▶ _Source data_
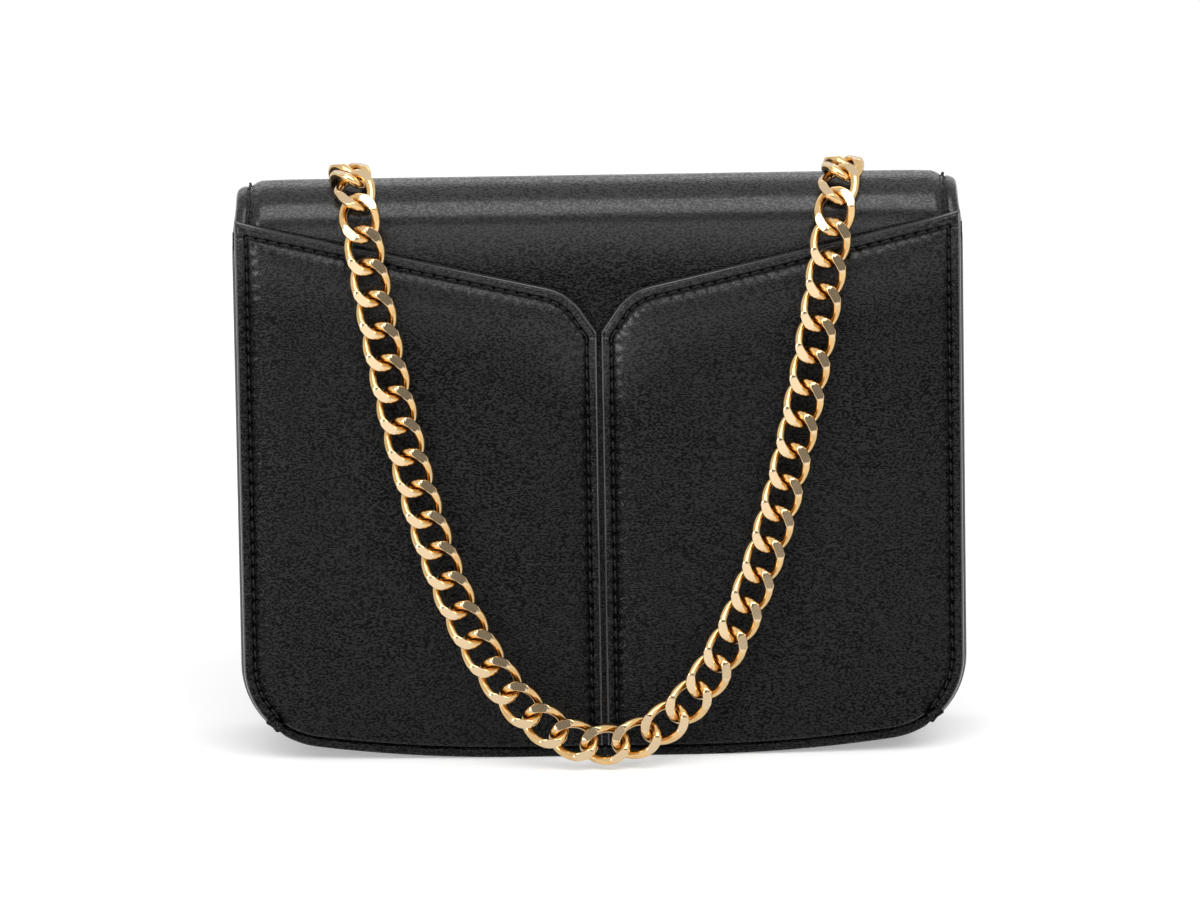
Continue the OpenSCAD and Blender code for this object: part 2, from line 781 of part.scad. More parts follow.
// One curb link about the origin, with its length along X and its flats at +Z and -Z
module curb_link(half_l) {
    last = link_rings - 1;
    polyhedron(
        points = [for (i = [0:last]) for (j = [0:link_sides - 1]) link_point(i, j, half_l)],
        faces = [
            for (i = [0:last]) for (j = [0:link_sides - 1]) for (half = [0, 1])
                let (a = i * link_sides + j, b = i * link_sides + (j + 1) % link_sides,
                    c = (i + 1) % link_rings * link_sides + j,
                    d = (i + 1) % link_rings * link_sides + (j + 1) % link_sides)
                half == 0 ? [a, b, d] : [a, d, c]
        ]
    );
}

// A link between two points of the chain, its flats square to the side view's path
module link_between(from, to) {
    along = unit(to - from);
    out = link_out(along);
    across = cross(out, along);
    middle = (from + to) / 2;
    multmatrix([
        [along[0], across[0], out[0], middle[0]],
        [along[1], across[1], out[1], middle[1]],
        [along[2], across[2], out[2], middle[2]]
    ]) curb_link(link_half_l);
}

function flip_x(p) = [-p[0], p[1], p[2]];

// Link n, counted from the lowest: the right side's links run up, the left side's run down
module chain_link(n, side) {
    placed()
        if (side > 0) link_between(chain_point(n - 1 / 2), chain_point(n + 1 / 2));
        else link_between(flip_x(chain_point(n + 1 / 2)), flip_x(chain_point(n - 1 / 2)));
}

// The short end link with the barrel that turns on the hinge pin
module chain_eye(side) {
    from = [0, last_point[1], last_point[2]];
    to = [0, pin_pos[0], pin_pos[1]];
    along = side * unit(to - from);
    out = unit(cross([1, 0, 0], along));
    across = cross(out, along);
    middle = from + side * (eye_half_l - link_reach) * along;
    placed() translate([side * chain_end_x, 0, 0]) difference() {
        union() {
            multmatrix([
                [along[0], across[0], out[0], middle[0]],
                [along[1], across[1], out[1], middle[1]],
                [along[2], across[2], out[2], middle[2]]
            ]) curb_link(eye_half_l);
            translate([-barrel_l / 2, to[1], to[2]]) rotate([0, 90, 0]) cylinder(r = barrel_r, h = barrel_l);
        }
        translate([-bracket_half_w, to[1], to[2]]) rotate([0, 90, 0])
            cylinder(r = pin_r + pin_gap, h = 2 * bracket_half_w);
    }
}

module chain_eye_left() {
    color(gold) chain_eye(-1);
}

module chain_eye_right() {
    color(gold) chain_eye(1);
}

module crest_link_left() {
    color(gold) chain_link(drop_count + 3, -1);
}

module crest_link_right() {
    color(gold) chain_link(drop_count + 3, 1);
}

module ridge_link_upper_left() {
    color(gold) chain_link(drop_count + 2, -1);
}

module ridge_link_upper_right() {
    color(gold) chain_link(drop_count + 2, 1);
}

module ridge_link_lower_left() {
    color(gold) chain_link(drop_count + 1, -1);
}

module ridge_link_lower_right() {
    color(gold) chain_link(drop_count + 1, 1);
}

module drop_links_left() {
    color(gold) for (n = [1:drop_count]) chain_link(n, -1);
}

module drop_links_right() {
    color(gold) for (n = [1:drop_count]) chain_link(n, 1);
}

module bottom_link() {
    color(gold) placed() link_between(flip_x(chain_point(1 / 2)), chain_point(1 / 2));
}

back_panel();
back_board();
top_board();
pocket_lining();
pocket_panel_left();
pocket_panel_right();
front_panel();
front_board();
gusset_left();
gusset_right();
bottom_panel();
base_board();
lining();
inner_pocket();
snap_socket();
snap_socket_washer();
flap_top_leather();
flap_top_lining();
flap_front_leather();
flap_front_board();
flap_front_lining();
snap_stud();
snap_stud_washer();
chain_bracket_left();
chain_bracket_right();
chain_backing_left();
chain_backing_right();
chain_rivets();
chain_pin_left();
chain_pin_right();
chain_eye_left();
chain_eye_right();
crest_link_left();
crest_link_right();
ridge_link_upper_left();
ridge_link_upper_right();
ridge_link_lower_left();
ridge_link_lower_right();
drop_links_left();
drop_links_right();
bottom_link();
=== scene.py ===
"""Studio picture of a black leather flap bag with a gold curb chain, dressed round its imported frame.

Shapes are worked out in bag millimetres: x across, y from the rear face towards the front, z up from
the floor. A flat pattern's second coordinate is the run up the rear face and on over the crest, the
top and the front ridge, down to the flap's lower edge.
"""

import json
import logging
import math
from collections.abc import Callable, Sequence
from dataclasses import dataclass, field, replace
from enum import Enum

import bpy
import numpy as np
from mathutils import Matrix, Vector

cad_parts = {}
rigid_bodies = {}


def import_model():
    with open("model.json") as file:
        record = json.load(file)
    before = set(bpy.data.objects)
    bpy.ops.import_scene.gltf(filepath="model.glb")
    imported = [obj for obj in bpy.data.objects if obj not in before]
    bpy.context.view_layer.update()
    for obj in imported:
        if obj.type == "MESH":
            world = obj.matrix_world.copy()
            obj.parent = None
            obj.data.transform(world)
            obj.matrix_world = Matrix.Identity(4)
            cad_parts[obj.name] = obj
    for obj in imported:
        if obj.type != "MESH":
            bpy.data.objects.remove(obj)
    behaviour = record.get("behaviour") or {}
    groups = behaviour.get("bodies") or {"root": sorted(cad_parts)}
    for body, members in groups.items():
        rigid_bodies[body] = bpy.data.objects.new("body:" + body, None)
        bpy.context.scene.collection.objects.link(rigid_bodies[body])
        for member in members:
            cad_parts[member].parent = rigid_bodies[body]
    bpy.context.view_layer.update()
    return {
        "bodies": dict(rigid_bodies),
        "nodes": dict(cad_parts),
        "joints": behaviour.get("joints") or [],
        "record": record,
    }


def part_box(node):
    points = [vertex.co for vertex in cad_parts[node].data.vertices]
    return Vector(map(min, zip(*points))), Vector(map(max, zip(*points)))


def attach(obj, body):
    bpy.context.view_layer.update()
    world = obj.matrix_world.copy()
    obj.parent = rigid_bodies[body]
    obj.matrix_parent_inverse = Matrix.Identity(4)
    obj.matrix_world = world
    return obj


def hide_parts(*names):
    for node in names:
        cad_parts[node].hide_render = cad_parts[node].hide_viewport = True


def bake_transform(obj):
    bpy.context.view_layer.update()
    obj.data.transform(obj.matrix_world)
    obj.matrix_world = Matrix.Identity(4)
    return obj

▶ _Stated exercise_
Write out, exactly as they stand, the lines from the one containing "gusset_right();" through the one containing "record = json.load(file)", both ends included.

▶ _Finished task_
gusset_right();
bottom_panel();
base_board();
lining();
inner_pocket();
snap_socket();
snap_socket_washer();
flap_top_leather();
flap_top_lining();
flap_front_leather();
flap_front_board();
flap_front_lining();
snap_stud();
snap_stud_washer();
chain_bracket_left();
chain_bracket_right();
chain_backing_left();
chain_backing_right();
chain_rivets();
chain_pin_left();
chain_pin_right();
chain_eye_left();
chain_eye_right();
crest_link_left();
crest_link_right();
ridge_link_upper_left();
ridge_link_upper_right();
ridge_link_lower_left();
ridge_link_lower_right();
drop_links_left();
drop_links_right();
bottom_link();
=== scene.py ===
"""Studio picture of a black leather flap bag with a gold curb chain, dressed round its imported frame.

Shapes are worked out in bag millimetres: x across, y from the rear face towards the front, z up from
the floor. A flat pattern's second coordinate is the run up the rear face and on over the crest, the
top and the front ridge, down to the flap's lower edge.
"""

import json
import logging
import math
from collections.abc import Callable, Sequence
from dataclasses import dataclass, field, replace
from enum import Enum

import bpy
import numpy as np
from mathutils import Matrix, Vector

cad_parts = {}
rigid_bodies = {}


def import_model():
    with open("model.json") as file:
        record = json.load(file)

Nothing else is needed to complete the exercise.